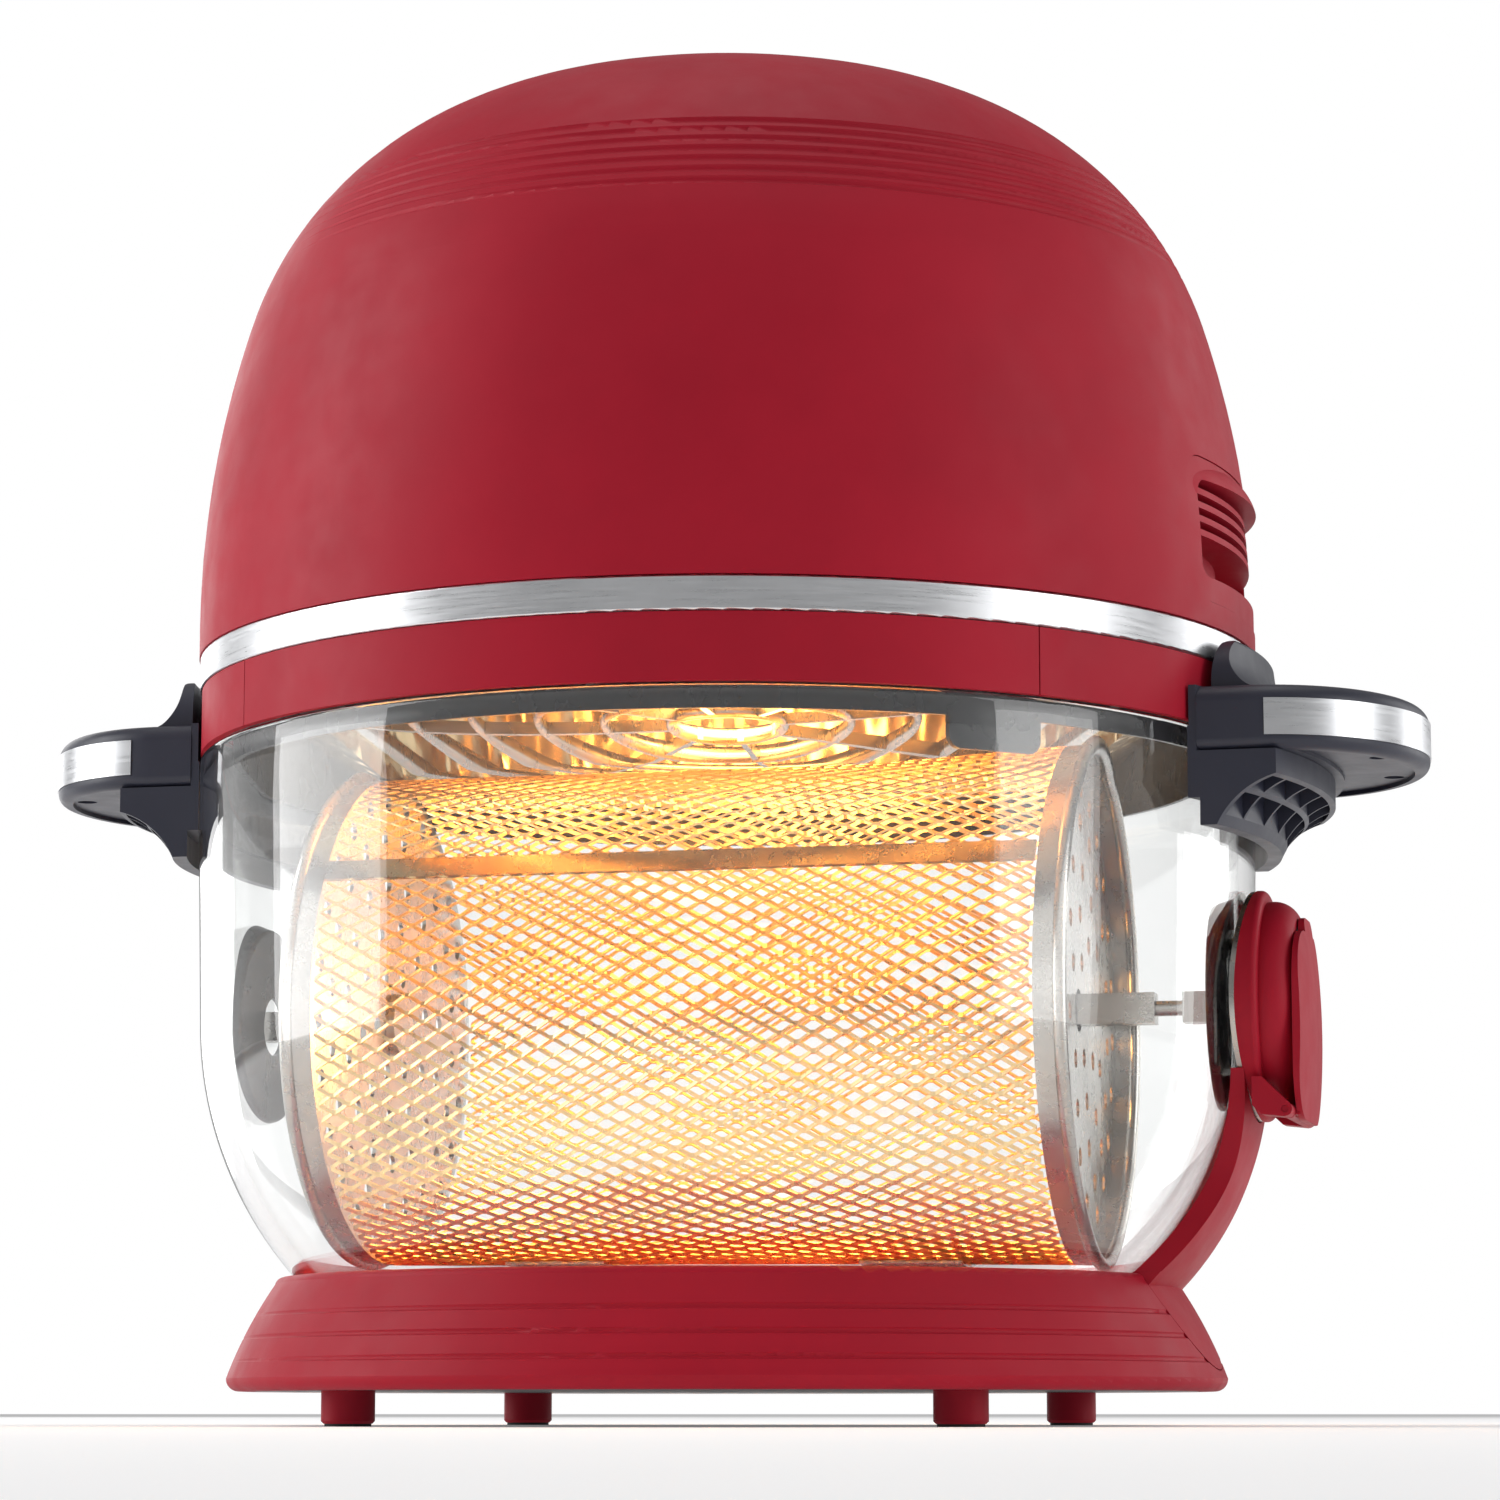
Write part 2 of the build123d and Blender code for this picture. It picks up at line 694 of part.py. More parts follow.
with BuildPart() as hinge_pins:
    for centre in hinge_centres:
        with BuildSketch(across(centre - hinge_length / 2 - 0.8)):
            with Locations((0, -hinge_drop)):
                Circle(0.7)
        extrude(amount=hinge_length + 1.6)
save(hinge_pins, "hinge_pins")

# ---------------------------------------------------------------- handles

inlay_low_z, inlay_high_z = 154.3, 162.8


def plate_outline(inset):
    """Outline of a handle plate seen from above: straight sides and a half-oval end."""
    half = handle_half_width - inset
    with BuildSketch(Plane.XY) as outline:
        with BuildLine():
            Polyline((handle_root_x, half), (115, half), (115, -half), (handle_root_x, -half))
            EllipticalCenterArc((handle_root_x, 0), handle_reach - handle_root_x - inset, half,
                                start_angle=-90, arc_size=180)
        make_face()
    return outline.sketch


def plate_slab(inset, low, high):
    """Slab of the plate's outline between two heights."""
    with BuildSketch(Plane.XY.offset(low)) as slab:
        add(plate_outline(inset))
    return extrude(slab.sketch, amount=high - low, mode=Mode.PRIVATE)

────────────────

- _Short problem_
Print the listing above from its first line through the line with "inlay_low_z, inlay_high_z = 154.3, 162.8", and stop there.

- _Correct output_
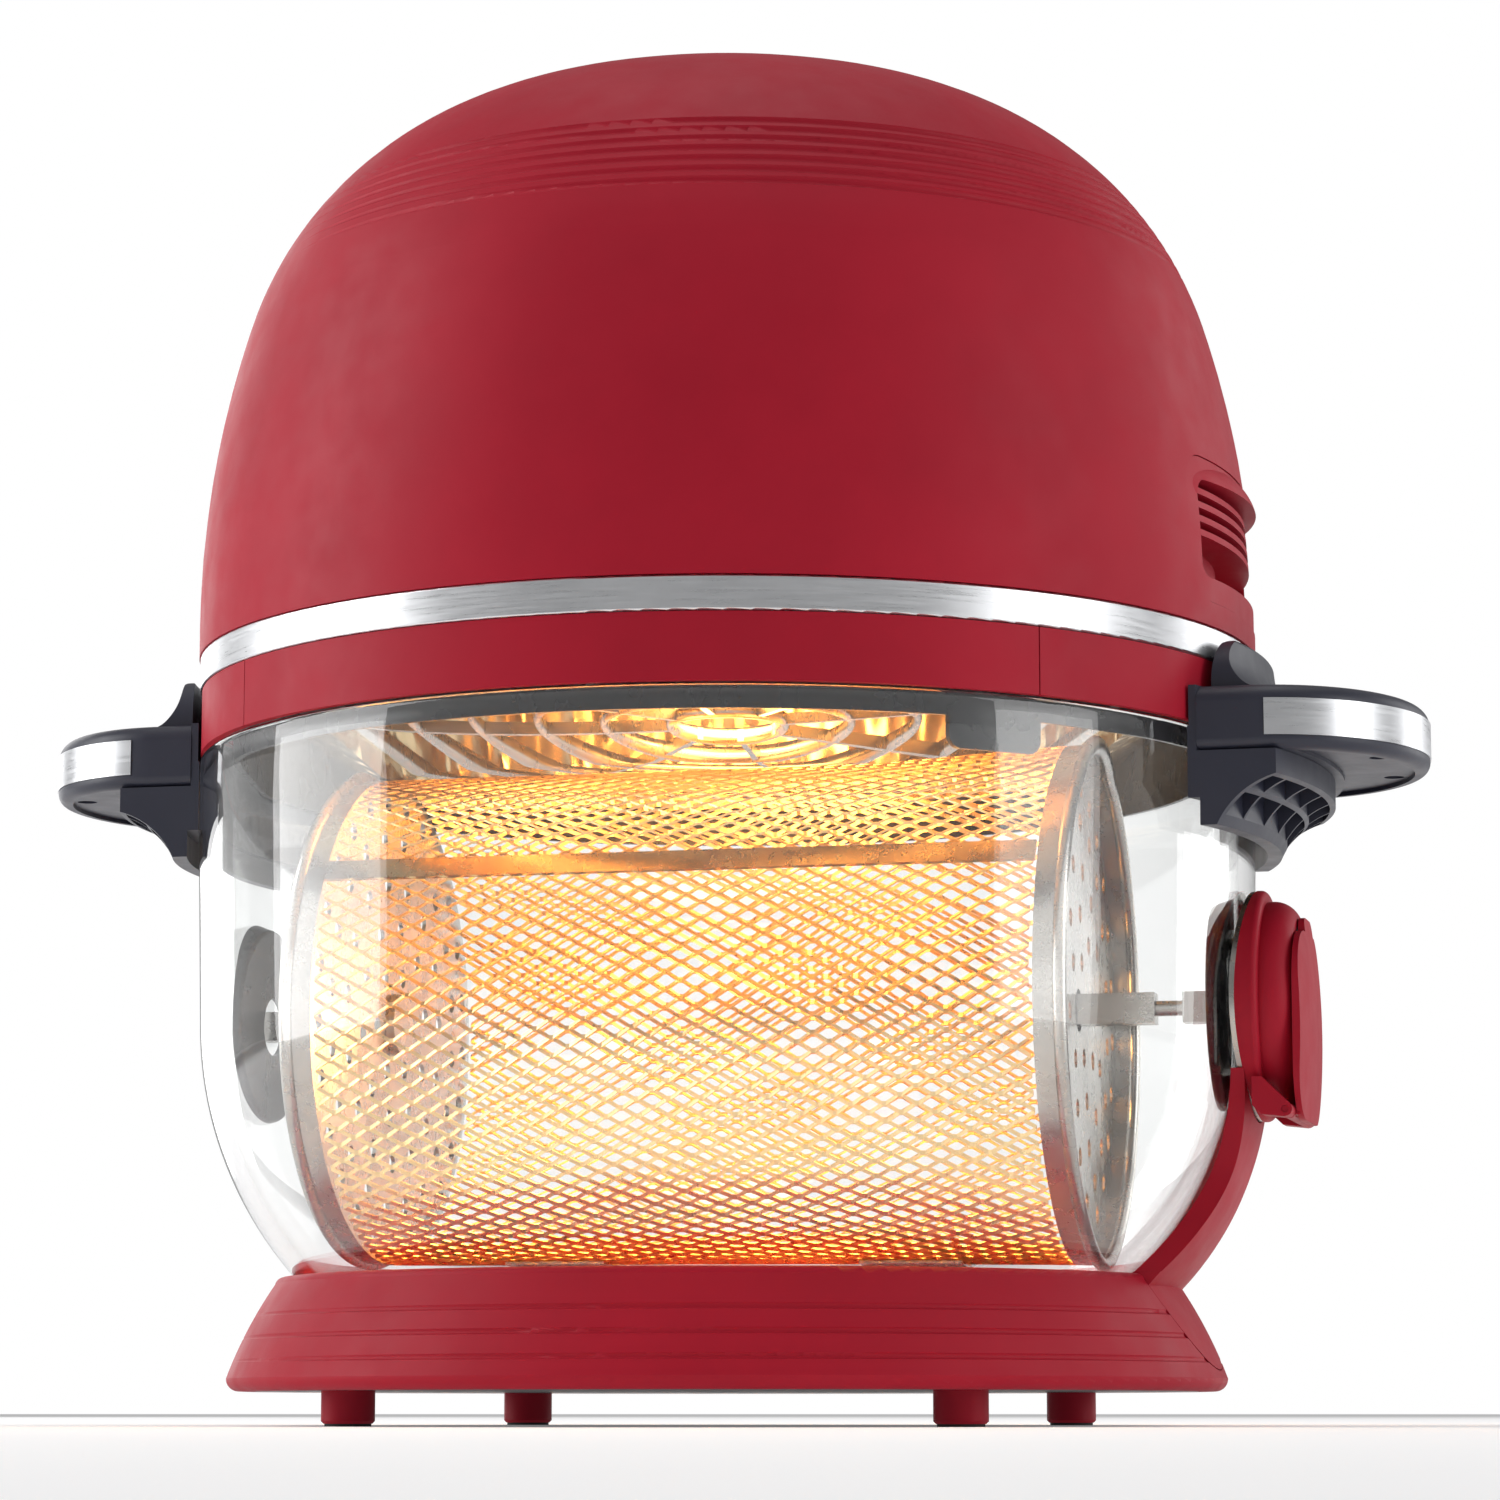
Write part 2 of the build123d and Blender code for this picture. It picks up at line 694 of part.py. More parts follow.
with BuildPart() as hinge_pins:
    for centre in hinge_centres:
        with BuildSketch(across(centre - hinge_length / 2 - 0.8)):
            with Locations((0, -hinge_drop)):
                Circle(0.7)
        extrude(amount=hinge_length + 1.6)
save(hinge_pins, "hinge_pins")

# ---------------------------------------------------------------- handles

inlay_low_z, inlay_high_z = 154.3, 162.8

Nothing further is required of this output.